Basically, "either you're charging my client for caffeine, or else you're charging my client without anything even close to resembling a reasonable evidentiary basis, or else you're not following the rules governing criminal proceedings. In each of those cases, the charges should be thrown out."


DUI requires evidence that a person is impaired by a drug. A person who is not under the influence of a drug, but is tired, emotionally distressed, distracted or otherwise unable to safely drive a car due to factors other than the use of a drug is not guilty of DUI.

There are other charges applicable to that situation, namely reckless driving, and in some states a lesser offense of careless driving. Schawb was additionally charged with reckless driving, a charge that does fit his alleged conduct.


> what does it matter whether it's because they were on Drug A or Drug B or talking on their phone?

It matters if he is charged with an applicable law, and if that applicable law makes any sense

I think we are arguing that he wasn't charged with an applicable law, no matter if 20 other crimes were committed, the state messed up its case.


In Texas, they are allowed to give you a DUI even of you pass all sobriety tests; they leave it up to the officer to determine intoxication even if there is none present. Another fun fact in Texas: you don't have to be driving to get a DUI; they can nick you for intent OR they can determine that you are in "control", which could mean sleeping in your truck bed with your keys in your pocket.


People understandably get hung up on the social/legal status of caffeine, but I think there's nothing intrinsically wrong with the notion of a DUI charge for it. In several important ways it acts like a milder form of cocaine or amphetamine, and with high enough doses it can cause similar behavioral problems ("tweaking", paranoia, mania, even psychosis).


I'd be more worried about people using caffeine to mask sleepiness, which is a severe problem for driving.

But if they think he was driving tired they should have charged him with that.


I feel like you'd have to drink a lot of coffee...


In a small segment of the population, a few cups of coffee may be enough to cause mild forms of the mentioned symptoms. But this is more of a genetic anomaly / over-sensitivity.

In an "average" adult, it would require a lot of caffeine to trigger these symptoms -- dozens of cups over a very short period of time. Caffeine pills or powder would be a far more likely explanation. And yeah, driving after popping a significant number of caffeine pills is probably as dangerous as driving after ingesting a small dose of cocaine. TBF if the caffeine concentrations were such that this were a likely explanation, I bet we'd be hearing about it.


When my tolerance is low it doesn't take much to make me twitchy and impair my thinking.


> twitchy and impair my thinking

I'm not sure how dangerous those symptoms are in the context of driving. Someone should do a study.

I was referring to these symptoms, which are unarguably dangerous in the context of driving: "tweaking", paranoia, mania, even psychosis.


At one point, I got a large coffee, about 20oz, from a shop in San Marcos, TX. After finishing it over 15 or 20 minutes, I found myself with a full on stimulant overdose: dizziness, sweating, confusion, irritability, shaking... It took me a couple of hours before I would have felt safe driving.

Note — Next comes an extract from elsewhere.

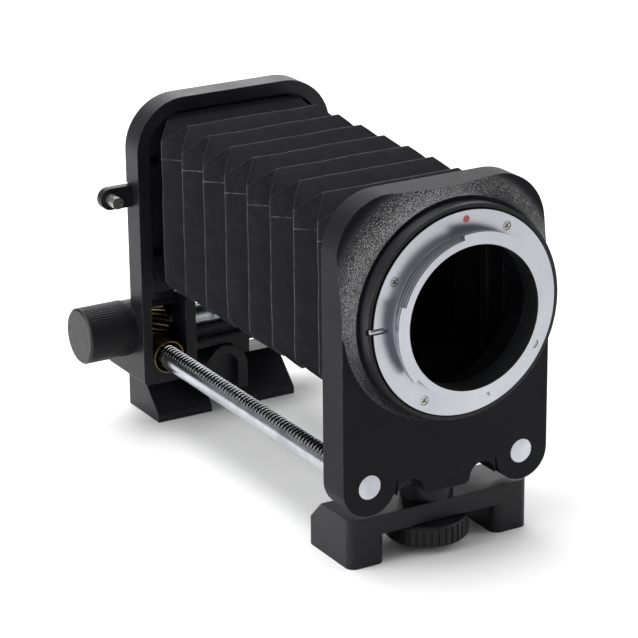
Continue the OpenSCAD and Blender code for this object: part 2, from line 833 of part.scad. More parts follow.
module rod_bushes() {
    color(brass) for (s = [-1, 1]) {
        difference() {
            rod_y(s * rod_x, rod_z, lens_front - bush_rim, lens_front + bush_l, bush_r);
            rod_y(s * rod_x, rod_z, lens_front - 1, lens_front + bush_l + 1, rod_r + run_gap);
            rod_y(s * rod_x, rod_z, lens_front - 1, lens_front + bush_recess, bush_r - bush_lip);
            if (s < 0) rod_x(-half_w, 0, shaft_y, shaft_z, tip_r + rod_bore_gap);
        }
        difference() {
            rod_y(s * rod_x, rod_z, block_back - bush_l, block_back, bush_r);
            rod_y(s * rod_x, rod_z, block_back - bush_l - 1, block_back + 1, rod_r + run_gap);
        }
    }
}

module lens_bayonet() {
    y1 = lens_back + lens_ring_t;
    color(chrome) difference() {
        turned() translate([lens_throat_d / 2, lens_back])
            square([(lens_ring_d - lens_throat_d) / 2, lens_ring_t]);
        for (a = lug_angles) rotate([0, lug_play - a, 0]) translate([0, y1 + 1, 0]) rotate([90, 0, 0])
            rotate_extrude(angle = lug_span + 2 * lug_play) translate([lens_throat_d / 2 - 1, 0])
                square([(lens_lug_gap_d - lens_throat_d) / 2 + 1, lens_lip_t + 1.8]);
        turned() translate([lens_throat_d / 2 - 1, lens_back - 1])
            square([(lens_lug_gap_d - lens_throat_d) / 2 + 1, lens_ring_t - lens_lip_t + 1]);
        for (a = mount_angles) {
            rod_y(lens_screw_circle_r * cos(a), lens_screw_circle_r * sin(a), lens_back - 1, y1 + 1,
                mount_screw_r + hole_gap);
            rod_y(lens_screw_circle_r * cos(a), lens_screw_circle_r * sin(a), y1 - head_seat, y1 + 1,
                mount_head_r + head_gap);
        }
        rod_y(0, lens_dot_circle_r, y1 - dot_depth, y1 + 1, dot_r);
    }
}

module lens_mount_screws() {
    y1 = lens_back + lens_ring_t;
    color(steel) for (a = mount_angles) difference() {
        x = lens_screw_circle_r * cos(a);
        z = lens_screw_circle_r * sin(a);
        union() {
            rod_y(x, z, y1 - head_seat, y1 - head_inset, mount_head_r);
            rod_y(x, z, lens_back - lens_screw_l, y1 - head_seat + 0.1, mount_screw_r);
        }
        cross_cut(x, z, y1 - head_inset - cross_depth, cross_size, cross_depth + 0.1);
    }
}

module lens_index_dot() {
    y1 = lens_back + lens_ring_t;
    color("#c22232") rod_y(0, lens_dot_circle_r, y1 - dot_depth, y1 + dot_proud, dot_r);
}

// ---------------------------------------------------------------- lens foot

module pad_outline() {
    polygon([[lens_foot_y0, ground_z], [lens_foot_y0, ground_z + lens_foot_lip],
        [lens_slope_y, lens_foot_top], [lens_foot_y1, lens_foot_top], [lens_foot_y1, ground_z]]);
}

module arch_outline(half, top, bottom) {
    translate([0, top - half]) circle(half);
    translate([-half, bottom]) square([2 * half, top - half - bottom]);
}

module lens_foot() {
    color(satin_black) difference() {
        union() {
            for (s = [-1, 1]) along_x(s > 0 ? pad_inner_x : -lens_foot_half_w,
                s > 0 ? lens_foot_half_w : -pad_inner_x) pad_outline();
            along_y(lens_foot_y0, lens_foot_y1) arch_outline(arch_half_w, arch_top, arch_bottom);
            translate([-block_inner_x + 1, lens_slope_y, foot_screw_seat])
                cube([2 * block_inner_x - 2, 2 * (foot_screw_y - lens_slope_y),
                    cross_bottom - foot_screw_seat]);
        }
        along_y(lens_foot_y0 - 1, lens_foot_y0 + arch_floor)
            arch_outline(arch_pocket_half_w, arch_pocket_top, arch_bottom - 1);
        for (s = [-1, 1]) translate([s * foot_screw_x, foot_screw_y, ground_z - 1]) {
            cylinder(h = cross_bottom - ground_z + 2, r = foot_screw_r + hole_gap);
            cylinder(h = foot_screw_seat - ground_z + 1, r = foot_screw_head_r + hole_gap);
        }
    }
}

module lens_foot_screws() {
    shank_l = cross_bottom - foot_screw_seat + foot_screw_bite;
    color(steel) for (s = [-1, 1])
        translate([s * foot_screw_x, foot_screw_y, foot_screw_seat - foot_screw_head_h]) difference() {
            union() {
                cylinder(h = foot_screw_head_h, r = foot_screw_head_r);
                cylinder(h = foot_screw_head_h + shank_l, r = foot_screw_r);
            }
            translate([0, 0, -eps]) cylinder(h = foot_screw_head_h / 2, r = foot_screw_head_r / 2, $fn = 6);
        }
}

// ---------------------------------------------------------------- release tab

// Shoulder screw that keeps the tab in its channel.
module tab_screw() {
    head_y = tab_y + tab_t + tab_head_gap;
    color(steel) difference() {
        union() {
            rod_y(tab_screw_x, tab_z, tab_y - tab_gap - tab_screw_depth, head_y, tab_screw_r);
            rod_y(tab_screw_x, tab_z, head_y, lens_back - 0.05, tab_screw_head_r);
        }
        translate([tab_screw_x - 3, lens_back - 0.3, tab_z - tab_slit_w / 2]) cube([6, 1, tab_slit_w]);
    }
}

// The tab with its nose, and the long hole that the screw and the spring lie in.
module release_tab() {
    slot_x1 = tab_screw_x + tab_screw_r + spring_l + 0.1;
    color(satin_black) difference() {
        along_y(tab_y, tab_y + tab_t) {
            translate([tab_tip_x, tab_z]) circle(tab_r);
            translate([tab_tip_x, tab_z - tab_r]) square([tab_inner_x - tab_tip_x, 2 * tab_r]);
            translate([tab_inner_x - 1, tab_z - tab_nose_r])
                square([tab_nose_x - tab_inner_x + 1, 2 * tab_nose_r]);
        }
        translate([tab_screw_x, tab_y - 1, tab_z - tab_screw_r - run_gap])
            cube([slot_x1 - tab_screw_x, tab_t + 2, 2 * (tab_screw_r + run_gap)]);
        rod_y(tab_screw_x, tab_z, tab_y - 1, lens_back + 1, tab_screw_r + run_gap);
        rod_y(tab_tip_x, tab_z, tab_y - 1, lens_back + 1, tab_stud_r);
    }
}

module tab_stud() {
    color(steel) rod_y(tab_tip_x, tab_z, tab_y + tab_t - tab_stud_l, tab_y + tab_t, tab_stud_r);
}

// Zigzag spring between the fixed screw and the inner end of the tab's long hole.
module release_spring() {
    x0 = tab_screw_x + tab_screw_r + 0.05;
    h = tab_screw_r - 0.15;
    pitch = spring_l / spring_bends;
    zigzag = [for (i = [0 : spring_bends]) [x0 + i * pitch, tab_z - h + (i % 2) * (2 * h - spring_rise)]];
    color(steel) along_y(tab_y + spring_side_gap, tab_y + tab_t - spring_side_gap)
        polygon(concat(zigzag, [for (i = [spring_bends : -1 : 0]) zigzag[i] + [0, spring_rise]]));
}

// ---------------------------------------------------------------- focus drive

function involute(r) = r <= base_r ? 0 : let (a = acos(base_r / r)) tan(a) * 180 / PI - a;

// Half the angle of a pinion tooth at radius r.
function tooth_half(r) =
    90 / gear_teeth - backlash / 4 / pitch_r * 180 / PI + involute(pitch_r) - involute(r);

function tooth_points(mid) =
    let (radii = [root_r, base_r + 0.1, pitch_r, tip_r - 0.05])
    concat([for (r = radii) r * [cos(mid - tooth_half(r)), sin(mid - tooth_half(r))]],
        [for (i = [3 : -1 : 0]) let (r = radii[i], a = mid + tooth_half(r)) r * [cos(a), sin(a)]]);

// A twist over the toothed length that matches the rack's slant.
pinion_twist = pinion_w * tan(helix) / pitch_r * 180 / PI;

module pinion_gear() {
    x0 = -rod_x - pinion_w / 2;
    color(brass) difference() {
        union() {
            translate([x0, shaft_y, shaft_z]) rotate([90, 0, 90]) rotate([0, 0, -pinion_twist / 2])
                linear_extrude(pinion_w, twist = -pinion_twist, slices = 6)
                    polygon([for (i = [0 : gear_teeth - 1]) each tooth_points(-90 + i * 360 / gear_teeth)]);
            rod_x(x0 - gear_shoulder, x0 + eps, shaft_y, shaft_z, root_r - 0.1);
            rod_x(x0 + pinion_w - eps, x0 + pinion_w + gear_shoulder, shaft_y, shaft_z, root_r - 0.1);
        }
        rod_x(x0 - 2, x0 + pinion_w + 2, shaft_y, shaft_z, shaft_d / 2);
    }
}

module pinion_shaft() {
    color(steel) rod_x(-half_w - shaft_reach, post_x + nut_bore_l, shaft_y, shaft_z, shaft_d / 2);
}

// The nut that sets the drag, with a notch across its outer part for a key.
module tension_nut() {
    color(chrome) difference() {
        rod_x(post_x + nut_side_gap, post_x + nut_l, shaft_y, shaft_z, nut_r);
        rod_x(post_x - 1, post_x + nut_bore_l, shaft_y, shaft_z, shaft_d / 2);
        translate([nut_notch_x, shaft_y - nut_r - 1, shaft_z + nut_notch_floor])
            cube([nut_notch_w, 2 * nut_r + 2, 2 * nut_r]);
    }
}

module focus_knob() {
    x1 = -half_w - knob_stand;
    x0 = x1 - knob_l;
    color(plastic_black) difference() {
        union() {
            rod_x(x0 + knob_edge, x1, shaft_y, shaft_z, knob_d / 2);
            translate([x0, shaft_y, shaft_z]) rotate([0, 90, 0])
                cylinder(h = knob_edge, r1 = knob_d / 2 - knob_edge, r2 = knob_d / 2);
            rod_x(x1, -half_w - knob_side_gap, shaft_y, shaft_z, knob_hub_r);
        }
        for (i = [0 : knob_ribs - 1])
            translate([0, shaft_y, shaft_z]) rotate([(i + 0.5) * 360 / knob_ribs, 0, 0])
                translate([x0 + knob_rib_start, -knob_rib_w / 2, knob_d / 2 - knob_rib_depth])
                    cube([knob_l, knob_rib_w, 1]);
        rod_x(-half_w - shaft_reach, -half_w + 1, shaft_y, shaft_z, shaft_d / 2);
        translate([x1 - knob_grub_y, shaft_y, shaft_z]) rotate([180, 0, 0])
            cylinder(h = knob_d, r = knob_grub_r + 0.05);
    }
}

module knob_grub_screw() {
    bottom = shaft_z - shaft_d / 2 - run_gap - knob_grub_l;
    color(steel) translate([-half_w - knob_stand - knob_grub_y, shaft_y, bottom])
        difference() {
            cylinder(h = knob_grub_l, r = knob_grub_r);
            translate([0, 0, -eps]) cylinder(h = hex_depth, r = knob_grub_r / 2, $fn = 6);
        }
}

// ---------------------------------------------------------------- travel lock

module lock_pad() {
    color(brass) rod_x(lock_pad_x0, lock_pad_x1, lock_y, rod_z, lock_pad_r);
}

module lock_knob() {
    x1 = lock_knob_x0;
    color(plastic_black) difference() {
        union() {
            rod_x(lock_pad_x1, x1 + 1, lock_y, rod_z, lock_shaft_r);
            rod_x(x1, x1 + lock_knob_l, lock_y, rod_z, lock_knob_r);
            rod_x(x1 - lock_hub_l, x1 + 1, lock_y, rod_z, lock_hub_r);
        }
        for (i = [0 : lock_ribs - 1]) translate([0, lock_y, rod_z]) rotate([i * 360 / lock_ribs, 0, 0])
            translate([x1 + lock_rib_start, -lock_rib_w / 2, lock_knob_r - lock_rib_depth])
                cube([lock_knob_l, lock_rib_w, 1]);
    }
}

// ---------------------------------------------------------------- the nodes

camera_standard();
mount_collar();
camera_bayonet();
mount_screws();
index_dot();
lock_pin();
rack_rod();
plain_rod();
rod_grub_screws();
rod_stops();
camera_bellows_frame();
camera_frame_screws();
bellows();
camera_foot();
clamp_washer();
thumb_wheel();
clamp_stud();
lens_standard();
left_rod_block();
right_rod_block();
block_bridge();
rod_bushes();
lens_bellows_frame();
lens_frame_screws();
lens_bayonet();
lens_mount_screws();
lens_index_dot();
lens_foot();
lens_foot_screws();
tab_screw();
release_tab();
tab_stud();
release_spring();
pinion_gear();
pinion_shaft();
focus_knob();
knob_grub_screw();
tension_nut();
lock_pad();
lock_knob();
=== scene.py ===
"""Looks of the macro bellows unit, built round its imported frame."""

import math

import bmesh
import bpy
from bpy.props import FloatProperty, FloatVectorProperty, IntProperty
from bpy.props import PointerProperty, StringProperty
from mathutils import Matrix, Vector, noise


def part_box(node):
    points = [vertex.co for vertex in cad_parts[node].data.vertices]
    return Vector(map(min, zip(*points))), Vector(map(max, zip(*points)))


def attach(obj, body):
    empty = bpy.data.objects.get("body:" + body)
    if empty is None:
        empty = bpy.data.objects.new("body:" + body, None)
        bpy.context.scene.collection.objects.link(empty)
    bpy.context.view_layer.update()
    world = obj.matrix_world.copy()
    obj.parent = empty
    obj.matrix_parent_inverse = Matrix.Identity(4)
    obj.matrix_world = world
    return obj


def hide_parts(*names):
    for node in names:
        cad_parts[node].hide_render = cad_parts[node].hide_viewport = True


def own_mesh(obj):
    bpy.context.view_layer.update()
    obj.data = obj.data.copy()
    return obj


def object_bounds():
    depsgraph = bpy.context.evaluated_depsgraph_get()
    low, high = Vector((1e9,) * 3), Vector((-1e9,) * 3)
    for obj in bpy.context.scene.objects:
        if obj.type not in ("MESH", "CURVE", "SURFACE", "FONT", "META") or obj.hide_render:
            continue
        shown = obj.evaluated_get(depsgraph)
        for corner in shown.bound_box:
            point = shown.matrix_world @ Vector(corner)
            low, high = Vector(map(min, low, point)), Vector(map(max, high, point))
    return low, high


bl_info = {
    "name": "Macro Bellows Unit",
    "version": (1, 0, 0),
    "blender": (4, 5, 0),
    "location": "3D View > Sidebar > Bellows",
    "description": "Finishes and cloth of a macro bellows unit, with its studio",
    "category": "Object",
}

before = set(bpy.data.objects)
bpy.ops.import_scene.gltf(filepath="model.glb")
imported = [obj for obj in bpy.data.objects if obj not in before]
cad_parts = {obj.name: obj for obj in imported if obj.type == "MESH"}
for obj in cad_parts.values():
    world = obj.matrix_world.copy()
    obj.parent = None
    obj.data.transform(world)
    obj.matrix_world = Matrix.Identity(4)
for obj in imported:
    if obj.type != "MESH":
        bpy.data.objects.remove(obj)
cad_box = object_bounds()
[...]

I am a caffeine addict, at about a pot per day at the time of this story.


I'd argue you probably couldn't consume the necessary volume of coffee to get that kind of dosage. You'd probably need to take caffeine pills.


You're actually trying to compare coffee to amphetamines? Did you even read your own post?


>California vehicle code defines a “drug” as any substance besides alcohol that could affect a person in a manner that would “impair, to an appreciable degree” his ability to drive normally.

There's your problem. When you have vaguely defined laws, you have a system that can criminalize even the most ordinary and innocent behaviors.


Totally agree. Sadly, however, it's not a bug, it's a feature of the legal system in the US. When the target is everyone and their everyday activities, such vague laws serve that purpose extremely well.


There is a high probability of finding H2O in his blood as well, if they found C8H10N4O2.


100% of criminals were caught under the influence of the dangerous chemical dihydrogen monoxide.